Transforming the experiences of children in care and care leavers, by prioritising children in care living in homes close to their family, friends, communities and schools.
In addition to the recruitment programme and the above inflation increase to allowances, the government is investing £30m in family finding, befriending and mentoring programmes to support children in care and care leavers to find and maintain loving relationships. The government will also increase the leaving care allowance from £2,000 to £3,000 from April this year, an above inflation increase to help them set up home independently. For care leavers undertaking apprenticeships, there will be an increase to the bursary available from £1000 to £3,000.
Expanding and strengthening the children's social care workforce.
Local authorities will be supported to recruit up to 500 new child and family social worker apprentices and there will be consultation on proposals to reduce over-reliance on agency social workers. The government will also introduce a new Early Career Framework for social workers that will make sure that social workers have the knowledge and skills they need to support and protect children.

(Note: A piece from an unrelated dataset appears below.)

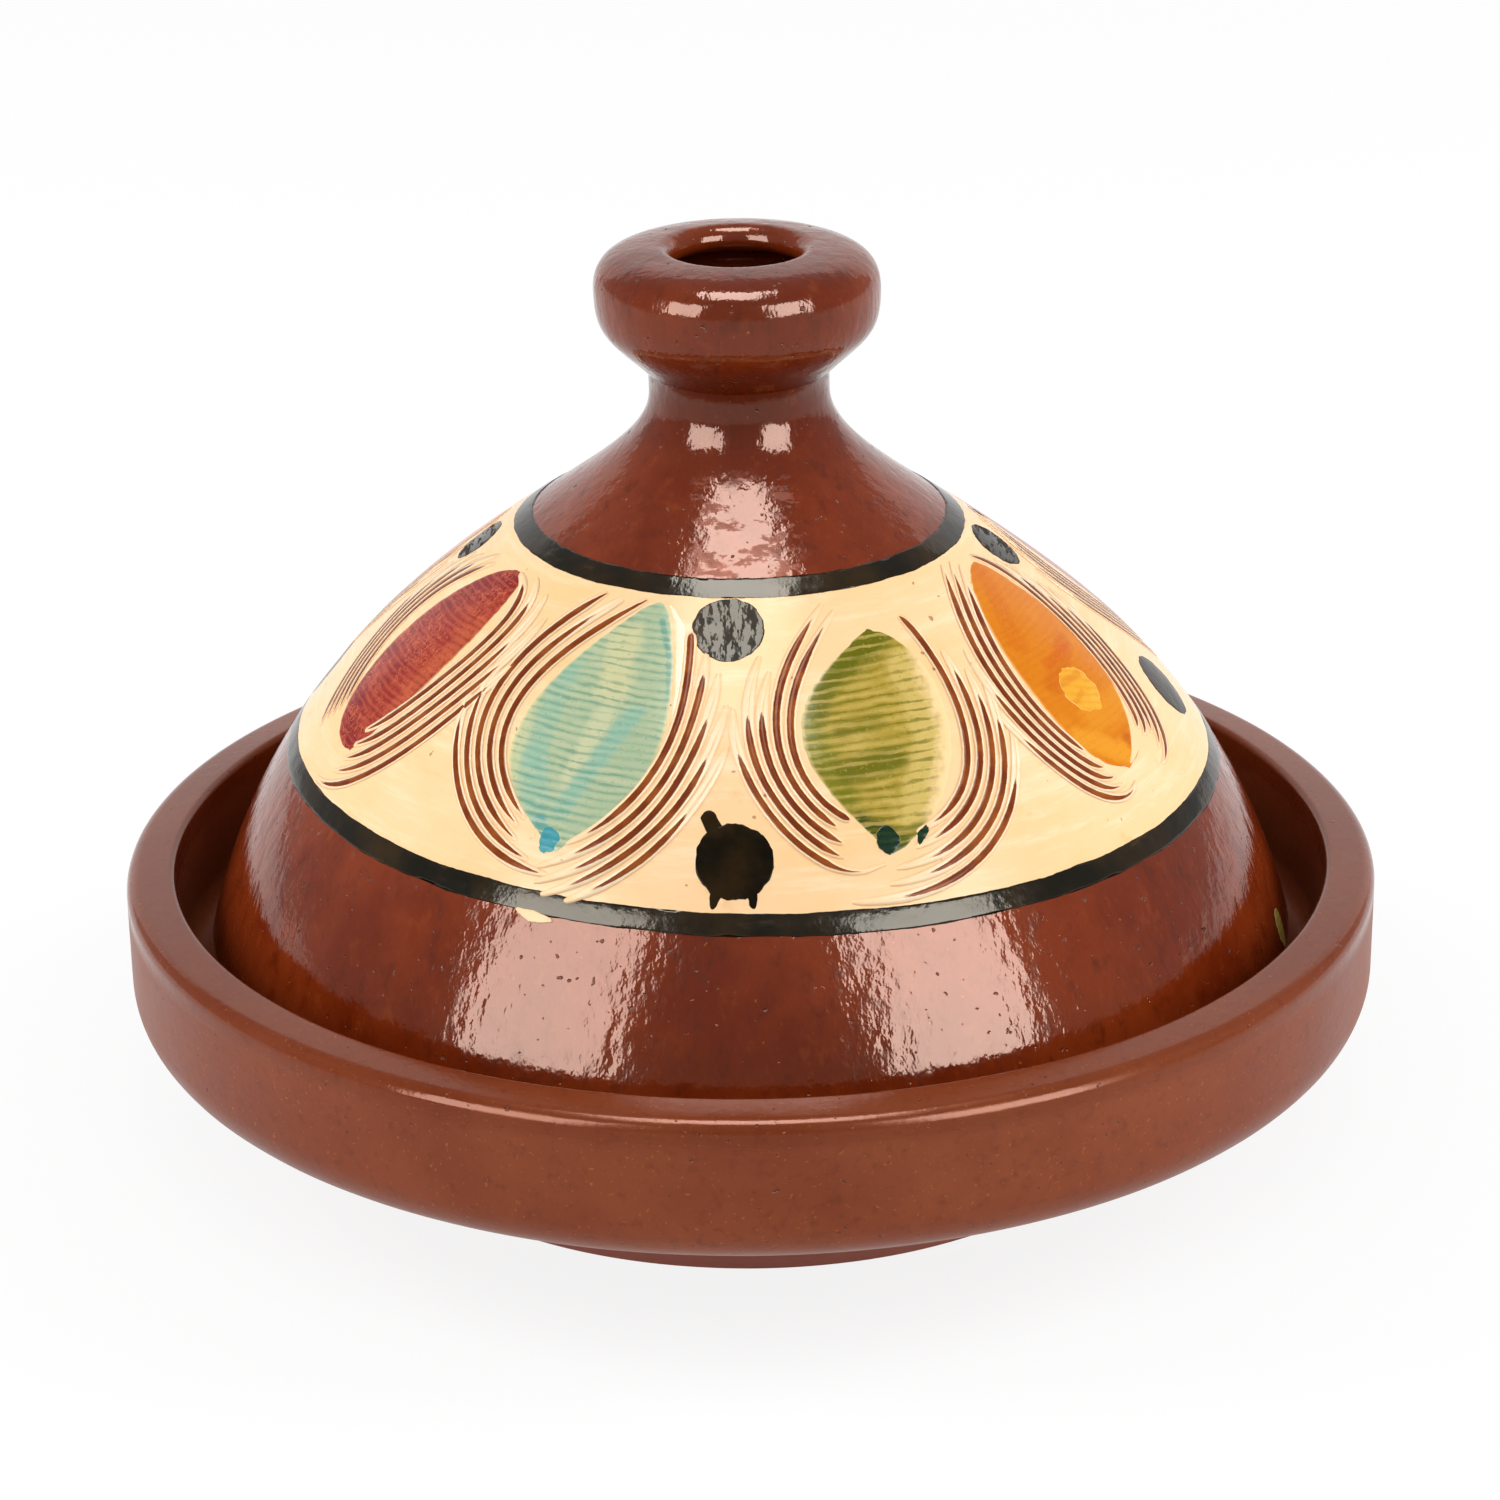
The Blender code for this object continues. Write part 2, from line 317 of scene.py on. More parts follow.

Setting clearer direction for everyone who works in the system, through a new Children's Social Care National Framework and Dashboard.
The National Framework, published today for consultation, sets out clear outcomes that should be achieved across all local authorities to improve the lives of children and families, raising the quality of practice across the country.
The government has now reached its target to reduce the number of children's social care services judged to be 'Inadequate' to 10% or lower. This collective effort from government and the Children's Social Care sector, has halved failure rates across the country within five years, bringing improved standards for thousands of children and families across the country. The strategy builds on this work, to support more children within the care system.